=== Required task ===
Begin with the line that contains "shoulder = half - PIN_CHAMFER_RUN" and end with the line that contains "bpy.context.scene.collection.objects.link(empty)": copy that span of lines exactly, and nothing outside it.

=== Input ===
━━━━━━━━━━━━━━━━━━━━━━━━━━━━━━

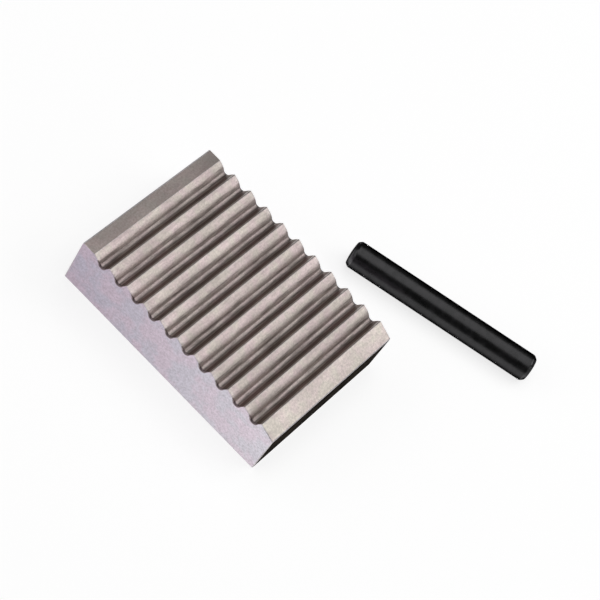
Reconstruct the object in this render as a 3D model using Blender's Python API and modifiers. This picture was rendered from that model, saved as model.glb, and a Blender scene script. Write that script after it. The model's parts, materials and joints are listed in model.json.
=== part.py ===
"""Serrated heel jaw for a large pipe wrench, with its loose retaining pin.

Metres, +Z up.  X runs along the jaw's length, Y along its teeth.  The origin is
the centre of the jaw's flat underside, which lies on the surface at Z = 0.  The
teeth stand up along +Z and lean their long flanks towards +X.
"""
import math

import bmesh
import bpy

MM = 0.001

# Jaw: one block of tool steel
PITCH = 4.76 * MM                 # 3/16 inch tooth spacing
GROOVE_COUNT = 10
JAW_LENGTH = 54.3 * MM
JAW_WIDTH = 39.2 * MM
JAW_HEIGHT = 13.1 * MM            # seat to tooth crests
FIRST_CREST = 7.5 * MM            # left end to the first crest
TOP_FLAT = 3.2 * MM               # flat land left at the left end
TOP_FLAT_DROP = 0.15 * MM         # it lies this far below the crests

# Tooth form, as distances from a crest towards +X and down
RELIEF_RUN = 0.36 * PITCH         # crest to the foot of the shallow relief
RELIEF_DROP = 0.16 * PITCH
ROOT_RUN = 0.64 * PITCH           # crest to where the two flanks would meet
ROOT_DROP = 0.44 * PITCH
ROOT_RADIUS = 0.7 * MM
ROOT_STEPS = 6
CREST_FLAT = 0.12 * MM            # a crest is never a knife edge

# Jaw edges
SIDE_BEVEL = 0.25 * MM

# Pin: 1/4 inch drill rod
PIN_DIAMETER = 6.35 * MM
PIN_LENGTH = 46.0 * MM
PIN_CHAMFER_RUN = 0.9 * MM         # along the pin
PIN_CHAMFER_DROP = 0.6 * MM
PIN_SIDES = 64
PIN_X = 29.1 * MM
PIN_Y = 41.2 * MM
PIN_TURN = math.radians(15.1)     # from +X towards +Y

# Surfaces: colour, roughness, metallic
JAW_STEEL = ((0.55, 0.51, 0.50), 0.38, 1.0)
PIN_OXIDE = ((0.035, 0.034, 0.036), 0.42, 0.6)


def clear_scene():
    for item in list(bpy.data.objects):
        bpy.data.objects.remove(item, do_unlink=True)


def new_collection(name):
    found = bpy.data.collections.get(name)
    if found is None:
        found = bpy.data.collections.new(name)
        bpy.context.scene.collection.children.link(found)
    return found


def finish_material(name, look):
    colour, roughness, metallic = look
    material = bpy.data.materials.new(name)
    material.use_nodes = True
    shader = material.node_tree.nodes["Principled BSDF"]
    shader.inputs["Base Color"].default_value = (*colour, 1.0)
    shader.inputs["Roughness"].default_value = roughness
    shader.inputs["Metallic"].default_value = metallic
    return material


def fillet(before, corner, after, radius, steps):
    """Points of an arc of the given radius that rounds the corner."""
    def unit(start, end):
        run = end[0] - start[0]
        rise = end[1] - start[1]
        size = math.hypot(run, rise)
        return run / size, rise / size

    back = unit(corner, before)
    ahead = unit(corner, after)
    opening = math.acos(back[0] * ahead[0] + back[1] * ahead[1])
    bisector = unit((0.0, 0.0), (back[0] + ahead[0], back[1] + ahead[1]))
    reach = radius / math.sin(opening / 2)
    centre = (corner[0] + bisector[0] * reach, corner[1] + bisector[1] * reach)
    tangent = radius / math.tan(opening / 2)
    start = (corner[0] + back[0] * tangent, corner[1] + back[1] * tangent)
    end = (corner[0] + ahead[0] * tangent, corner[1] + ahead[1] * tangent)
    first = math.atan2(start[1] - centre[1], start[0] - centre[0])
    sweep = math.atan2(end[1] - centre[1], end[0] - centre[0]) - first
    sweep = math.remainder(sweep, 2 * math.pi)
    points = []
    for step in range(steps + 1):
        angle = first + sweep * step / steps
        points.append((centre[0] + radius * math.cos(angle),
                       centre[1] + radius * math.sin(angle)))
    return points


def groove_points(crest_x, top):
    """Outline of one groove, from the relief before it to the crest at crest_x."""
    before = crest_x - PITCH
    relief = (before + RELIEF_RUN, top - RELIEF_DROP)
    root = (before + ROOT_RUN, top - ROOT_DROP)
    crest = (crest_x - CREST_FLAT / 2, top)
    return [relief, *fillet(relief, root, crest, ROOT_RADIUS, ROOT_STEPS), crest,
            (crest_x + CREST_FLAT / 2, top)]


def jaw_outline():
    """Side view of the jaw: (x, z) points, starting at the lower left corner."""
    left = -JAW_LENGTH / 2
    right = JAW_LENGTH / 2
    flat_top = JAW_HEIGHT - TOP_FLAT_DROP
    points = [(left, 0.0), (left, flat_top), (left + TOP_FLAT, flat_top)]
    for tooth in range(GROOVE_COUNT):
        points += groove_points(left + FIRST_CREST + tooth * PITCH, JAW_HEIGHT)
    last_crest = left + FIRST_CREST + (GROOVE_COUNT - 1) * PITCH
    end_drop = (right - last_crest) * RELIEF_DROP / RELIEF_RUN
    points += [(right, JAW_HEIGHT - end_drop), (right, 0.0)]
    return points


def build_jaw(home):
    outline = bpy.data.curves.new("heel_jaw_outline", "CURVE")
    outline.dimensions = "2D"
    outline.fill_mode = "BOTH"
    outline.extrude = JAW_WIDTH / 2
    points = jaw_outline()
    spline = outline.splines.new("POLY")
    spline.points.add(len(points) - 1)
    for target, (x, z) in zip(spline.points, points):
        target.co = (x, z, 0.0, 1.0)
    spline.use_cyclic_u = True

    flat = bpy.data.objects.new("heel_jaw_flat", outline)
    flat.rotation_euler = (math.pi / 2, 0.0, 0.0)
    home.objects.link(flat)
    bpy.context.view_layer.update()
    graph = bpy.context.evaluated_depsgraph_get()
    mesh = bpy.data.meshes.new_from_object(flat.evaluated_get(graph))
    mesh.name = "heel_jaw"
    jaw = bpy.data.objects.new("heel_jaw", mesh)
    jaw.matrix_world = flat.matrix_world
    home.objects.link(jaw)
    bpy.data.objects.remove(flat, do_unlink=True)

    body = bmesh.new()
    body.from_mesh(mesh)
    bmesh.ops.remove_doubles(body, verts=body.verts, dist=0.01 * MM)
    bmesh.ops.recalc_face_normals(body, faces=body.faces)
    body.to_mesh(mesh)
    body.free()

    bevel = jaw.modifiers.new("edge_break", "BEVEL")
    bevel.width = SIDE_BEVEL
    bevel.segments = 1
    bevel.limit_method = "ANGLE"
    bevel.angle_limit = math.radians(80)
    mesh.materials.clear()
    mesh.materials.append(finish_material("jaw_steel", JAW_STEEL))
    return jaw


def build_pin(home):
    """The pin is turned about its own X axis and lies on the surface."""
    radius = PIN_DIAMETER / 2
    half = PIN_LENGTH / 2
    shoulder = half - PIN_CHAMFER_RUN
    face_radius = radius - PIN_CHAMFER_DROP
    profile = [(0.0, half), (face_radius, half), (radius, shoulder),
               (radius, -shoulder), (face_radius, -half), (0.0, -half)]
    mesh = bpy.data.meshes.new("retaining_pin")
    edges = [(index, index + 1) for index in range(len(profile) - 1)]
    mesh.from_pydata([(x, 0.0, z) for x, z in profile], edges, [])
    pin = bpy.data.objects.new("retaining_pin", mesh)
    home.objects.link(pin)

    turn = pin.modifiers.new("turned", "SCREW")
    turn.axis = "Z"
    turn.angle = 2 * math.pi
    turn.steps = PIN_SIDES
    turn.render_steps = PIN_SIDES
    turn.use_merge_vertices = True
    turn.merge_threshold = 0.00001
    turn.use_smooth_shade = True
    pin.location = (PIN_X, PIN_Y, radius)
    pin.rotation_euler = (0.0, math.pi / 2, PIN_TURN)
    mesh.materials.append(finish_material("pin_oxide", PIN_OXIDE))
    return pin


clear_scene()
heel_jaw_set = new_collection("heel_jaw_set")
build_jaw(heel_jaw_set)
build_pin(heel_jaw_set)
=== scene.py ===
"""The looks of a pipe wrench's heel jaw and its retaining pin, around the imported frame.

Metres, +Z up.  X runs along the jaw, Y along its teeth, and the seat lies on Z = 0.
"""
import json
import math

import bmesh
import bpy
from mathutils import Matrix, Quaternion, Vector


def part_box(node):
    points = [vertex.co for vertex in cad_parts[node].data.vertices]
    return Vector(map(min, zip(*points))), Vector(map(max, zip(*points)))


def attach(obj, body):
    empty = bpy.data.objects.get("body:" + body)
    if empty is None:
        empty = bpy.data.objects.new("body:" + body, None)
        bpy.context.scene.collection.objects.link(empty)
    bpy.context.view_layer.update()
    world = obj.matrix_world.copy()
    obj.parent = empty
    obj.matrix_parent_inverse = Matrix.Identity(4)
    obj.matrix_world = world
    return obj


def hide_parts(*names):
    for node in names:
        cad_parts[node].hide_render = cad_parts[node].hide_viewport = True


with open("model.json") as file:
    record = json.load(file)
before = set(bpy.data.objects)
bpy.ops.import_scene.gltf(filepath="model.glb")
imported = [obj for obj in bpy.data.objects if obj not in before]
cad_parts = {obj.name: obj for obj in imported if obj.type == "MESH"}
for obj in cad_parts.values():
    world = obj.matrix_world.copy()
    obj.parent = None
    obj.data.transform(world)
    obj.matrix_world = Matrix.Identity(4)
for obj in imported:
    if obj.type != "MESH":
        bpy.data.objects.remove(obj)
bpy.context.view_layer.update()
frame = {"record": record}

MM = 0.001

# ---------------------------------------------------------------- sizes

JAW_LOW, JAW_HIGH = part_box("heel_jaw")
LEFT, RIGHT = JAW_LOW.x, JAW_HIGH.x
NEAR, FAR = JAW_LOW.y, JAW_HIGH.y
TOP = JAW_HIGH.z

PITCH = 4.76 * MM
GROOVE_COUNT = 10
FIRST_CREST = LEFT + 7.5 * MM
TOP_FLAT = 3.2 * MM
TOP_FLAT_DROP = 0.15 * MM

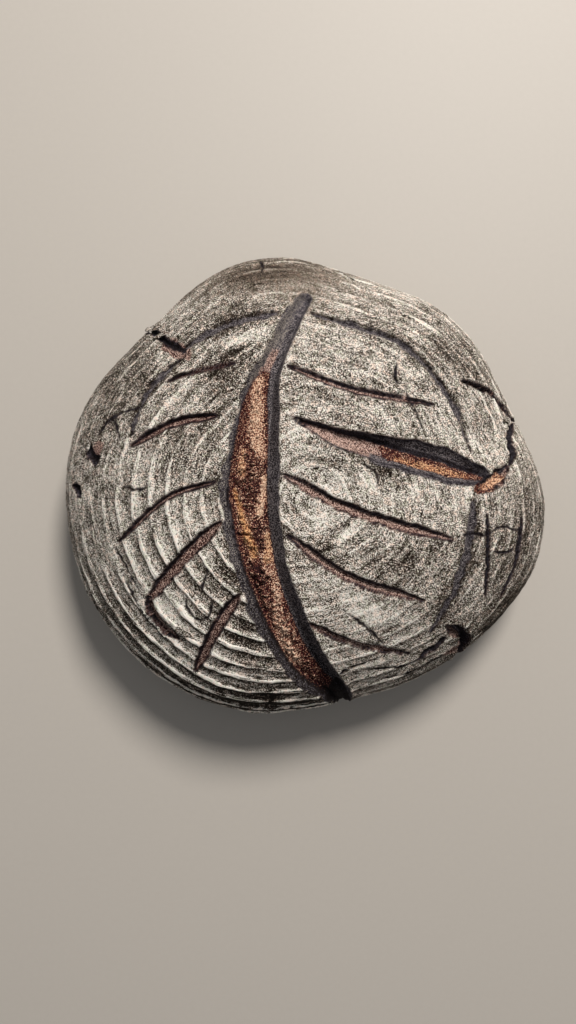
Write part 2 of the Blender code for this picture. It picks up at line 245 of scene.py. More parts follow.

━━━━━━━━━━━━━━━━━━━━━━━━━━━━━━

=== Answer to the exercise ===
    shoulder = half - PIN_CHAMFER_RUN
    face_radius = radius - PIN_CHAMFER_DROP
    profile = [(0.0, half), (face_radius, half), (radius, shoulder),
               (radius, -shoulder), (face_radius, -half), (0.0, -half)]
    mesh = bpy.data.meshes.new("retaining_pin")
    edges = [(index, index + 1) for index in range(len(profile) - 1)]
    mesh.from_pydata([(x, 0.0, z) for x, z in profile], edges, [])
    pin = bpy.data.objects.new("retaining_pin", mesh)
    home.objects.link(pin)

    turn = pin.modifiers.new("turned", "SCREW")
    turn.axis = "Z"
    turn.angle = 2 * math.pi
    turn.steps = PIN_SIDES
    turn.render_steps = PIN_SIDES
    turn.use_merge_vertices = True
    turn.merge_threshold = 0.00001
    turn.use_smooth_shade = True
    pin.location = (PIN_X, PIN_Y, radius)
    pin.rotation_euler = (0.0, math.pi / 2, PIN_TURN)
    mesh.materials.append(finish_material("pin_oxide", PIN_OXIDE))
    return pin


clear_scene()
heel_jaw_set = new_collection("heel_jaw_set")
build_jaw(heel_jaw_set)
build_pin(heel_jaw_set)
=== scene.py ===
"""The looks of a pipe wrench's heel jaw and its retaining pin, around the imported frame.

Metres, +Z up.  X runs along the jaw, Y along its teeth, and the seat lies on Z = 0.
"""
import json
import math

import bmesh
import bpy
from mathutils import Matrix, Quaternion, Vector


def part_box(node):
    points = [vertex.co for vertex in cad_parts[node].data.vertices]
    return Vector(map(min, zip(*points))), Vector(map(max, zip(*points)))


def attach(obj, body):
    empty = bpy.data.objects.get("body:" + body)
    if empty is None:
        empty = bpy.data.objects.new("body:" + body, None)
        bpy.context.scene.collection.objects.link(empty)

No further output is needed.